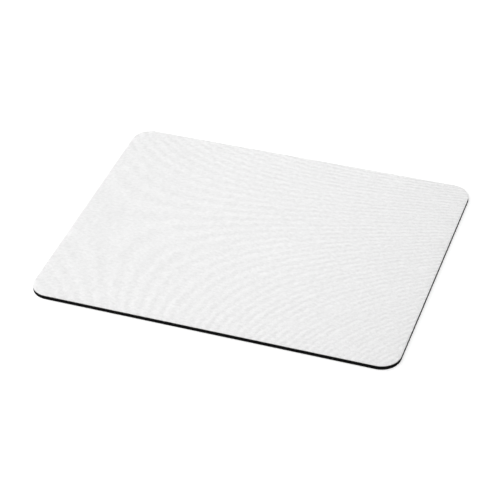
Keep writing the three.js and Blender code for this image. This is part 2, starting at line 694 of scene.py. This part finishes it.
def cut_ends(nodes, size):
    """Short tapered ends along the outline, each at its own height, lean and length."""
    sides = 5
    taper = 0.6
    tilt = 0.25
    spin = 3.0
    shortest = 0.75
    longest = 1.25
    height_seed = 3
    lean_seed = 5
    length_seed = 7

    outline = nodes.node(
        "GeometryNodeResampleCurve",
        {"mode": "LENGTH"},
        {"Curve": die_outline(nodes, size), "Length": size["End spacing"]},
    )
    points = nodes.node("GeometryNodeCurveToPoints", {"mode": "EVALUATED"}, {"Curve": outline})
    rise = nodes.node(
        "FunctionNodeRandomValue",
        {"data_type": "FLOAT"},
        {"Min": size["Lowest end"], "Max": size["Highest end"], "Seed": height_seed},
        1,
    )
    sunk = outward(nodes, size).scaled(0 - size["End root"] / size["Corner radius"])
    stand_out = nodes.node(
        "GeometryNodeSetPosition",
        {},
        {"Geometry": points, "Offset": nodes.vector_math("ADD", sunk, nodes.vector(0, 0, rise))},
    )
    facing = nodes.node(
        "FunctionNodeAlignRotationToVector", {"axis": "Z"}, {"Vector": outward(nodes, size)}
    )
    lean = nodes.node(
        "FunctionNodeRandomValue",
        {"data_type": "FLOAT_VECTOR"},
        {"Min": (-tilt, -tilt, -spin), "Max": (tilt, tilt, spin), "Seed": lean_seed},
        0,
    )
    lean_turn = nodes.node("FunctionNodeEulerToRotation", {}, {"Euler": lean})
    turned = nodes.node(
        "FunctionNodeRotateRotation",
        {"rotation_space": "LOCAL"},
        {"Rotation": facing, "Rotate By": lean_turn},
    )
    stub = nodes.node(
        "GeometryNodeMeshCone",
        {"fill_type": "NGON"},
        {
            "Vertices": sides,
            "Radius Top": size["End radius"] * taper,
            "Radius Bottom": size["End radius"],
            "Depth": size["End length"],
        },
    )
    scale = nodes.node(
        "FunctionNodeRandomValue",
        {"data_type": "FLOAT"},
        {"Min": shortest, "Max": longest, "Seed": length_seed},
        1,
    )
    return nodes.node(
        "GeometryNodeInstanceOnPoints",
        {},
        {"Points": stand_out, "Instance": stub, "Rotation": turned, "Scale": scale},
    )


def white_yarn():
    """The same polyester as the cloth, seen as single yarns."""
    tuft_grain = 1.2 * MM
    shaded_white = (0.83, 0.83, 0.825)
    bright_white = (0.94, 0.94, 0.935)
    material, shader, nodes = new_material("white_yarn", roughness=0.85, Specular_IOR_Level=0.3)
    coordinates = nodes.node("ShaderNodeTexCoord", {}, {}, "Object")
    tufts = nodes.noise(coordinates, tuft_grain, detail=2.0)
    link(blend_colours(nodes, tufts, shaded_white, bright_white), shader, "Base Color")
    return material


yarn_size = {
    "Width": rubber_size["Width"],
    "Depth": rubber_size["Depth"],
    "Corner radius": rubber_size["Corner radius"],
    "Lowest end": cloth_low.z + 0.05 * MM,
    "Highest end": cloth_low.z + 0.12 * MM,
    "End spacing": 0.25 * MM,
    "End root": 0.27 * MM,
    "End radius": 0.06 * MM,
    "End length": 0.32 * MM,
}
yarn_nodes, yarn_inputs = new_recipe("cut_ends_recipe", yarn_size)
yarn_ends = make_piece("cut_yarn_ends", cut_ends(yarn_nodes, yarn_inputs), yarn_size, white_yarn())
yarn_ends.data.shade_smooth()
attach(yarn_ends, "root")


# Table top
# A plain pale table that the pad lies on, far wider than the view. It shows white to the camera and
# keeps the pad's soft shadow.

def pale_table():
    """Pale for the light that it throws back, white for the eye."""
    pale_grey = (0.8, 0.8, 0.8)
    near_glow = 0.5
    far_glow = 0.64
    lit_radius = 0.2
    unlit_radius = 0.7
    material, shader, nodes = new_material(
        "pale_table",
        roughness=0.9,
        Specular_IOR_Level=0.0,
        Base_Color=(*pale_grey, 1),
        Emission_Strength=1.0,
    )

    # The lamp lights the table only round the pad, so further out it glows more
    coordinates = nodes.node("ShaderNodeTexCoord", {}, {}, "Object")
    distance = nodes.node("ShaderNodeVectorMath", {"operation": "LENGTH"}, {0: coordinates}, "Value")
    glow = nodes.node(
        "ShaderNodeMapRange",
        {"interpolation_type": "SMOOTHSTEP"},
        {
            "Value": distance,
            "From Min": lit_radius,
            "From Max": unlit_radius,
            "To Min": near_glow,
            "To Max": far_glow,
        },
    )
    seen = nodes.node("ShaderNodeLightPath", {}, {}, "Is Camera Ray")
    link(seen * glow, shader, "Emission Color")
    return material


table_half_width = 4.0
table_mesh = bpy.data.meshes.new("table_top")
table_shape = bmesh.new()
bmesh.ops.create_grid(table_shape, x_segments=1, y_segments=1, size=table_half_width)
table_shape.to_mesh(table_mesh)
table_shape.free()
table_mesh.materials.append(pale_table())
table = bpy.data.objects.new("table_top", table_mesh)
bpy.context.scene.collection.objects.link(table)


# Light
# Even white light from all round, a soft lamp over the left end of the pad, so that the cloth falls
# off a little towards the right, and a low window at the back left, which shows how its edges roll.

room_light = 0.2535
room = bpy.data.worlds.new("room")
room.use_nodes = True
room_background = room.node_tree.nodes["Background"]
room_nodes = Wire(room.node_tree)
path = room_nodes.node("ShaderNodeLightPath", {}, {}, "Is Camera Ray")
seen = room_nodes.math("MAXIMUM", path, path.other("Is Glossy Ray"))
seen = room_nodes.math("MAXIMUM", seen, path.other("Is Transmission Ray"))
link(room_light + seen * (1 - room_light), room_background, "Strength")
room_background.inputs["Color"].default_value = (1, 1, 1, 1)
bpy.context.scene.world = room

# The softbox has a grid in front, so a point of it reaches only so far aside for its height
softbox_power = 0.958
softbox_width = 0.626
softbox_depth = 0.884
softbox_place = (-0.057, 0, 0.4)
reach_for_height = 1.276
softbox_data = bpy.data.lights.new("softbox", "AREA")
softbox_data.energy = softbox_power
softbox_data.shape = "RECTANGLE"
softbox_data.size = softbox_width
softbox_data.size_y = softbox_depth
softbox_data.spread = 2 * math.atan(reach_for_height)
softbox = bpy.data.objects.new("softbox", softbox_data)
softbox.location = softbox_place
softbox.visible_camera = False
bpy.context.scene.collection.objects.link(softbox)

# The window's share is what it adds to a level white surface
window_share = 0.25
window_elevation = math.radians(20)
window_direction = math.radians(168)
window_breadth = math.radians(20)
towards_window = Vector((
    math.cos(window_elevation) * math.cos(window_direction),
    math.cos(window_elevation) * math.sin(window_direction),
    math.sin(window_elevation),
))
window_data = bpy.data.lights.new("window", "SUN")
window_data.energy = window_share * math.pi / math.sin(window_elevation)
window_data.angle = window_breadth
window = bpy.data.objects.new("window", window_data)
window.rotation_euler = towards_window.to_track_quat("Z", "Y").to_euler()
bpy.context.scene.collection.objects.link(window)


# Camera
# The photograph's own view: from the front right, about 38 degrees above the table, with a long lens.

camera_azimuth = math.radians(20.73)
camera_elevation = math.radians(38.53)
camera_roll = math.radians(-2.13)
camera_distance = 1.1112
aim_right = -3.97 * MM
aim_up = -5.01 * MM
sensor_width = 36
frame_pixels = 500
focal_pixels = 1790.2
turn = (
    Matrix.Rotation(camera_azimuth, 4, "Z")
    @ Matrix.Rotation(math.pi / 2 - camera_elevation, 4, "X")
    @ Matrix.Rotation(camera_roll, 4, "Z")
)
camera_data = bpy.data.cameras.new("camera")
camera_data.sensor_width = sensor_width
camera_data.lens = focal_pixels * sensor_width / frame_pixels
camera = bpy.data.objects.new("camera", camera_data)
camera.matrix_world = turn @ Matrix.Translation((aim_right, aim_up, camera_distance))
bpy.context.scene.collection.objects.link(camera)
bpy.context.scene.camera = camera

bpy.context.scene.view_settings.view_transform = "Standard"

■ **Given exercise**
Give again, word for word, the lines of the listing, starting at its first line and ending with the line containing "length_seed = 7".

■ **Written response**
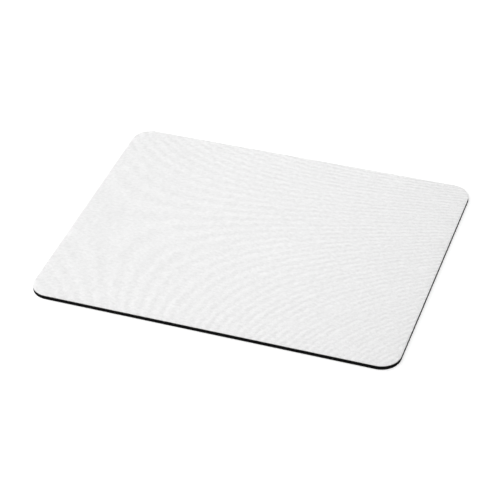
Keep writing the three.js and Blender code for this image. This is part 2, starting at line 694 of scene.py. This part finishes it.
def cut_ends(nodes, size):
    """Short tapered ends along the outline, each at its own height, lean and length."""
    sides = 5
    taper = 0.6
    tilt = 0.25
    spin = 3.0
    shortest = 0.75
    longest = 1.25
    height_seed = 3
    lean_seed = 5
    length_seed = 7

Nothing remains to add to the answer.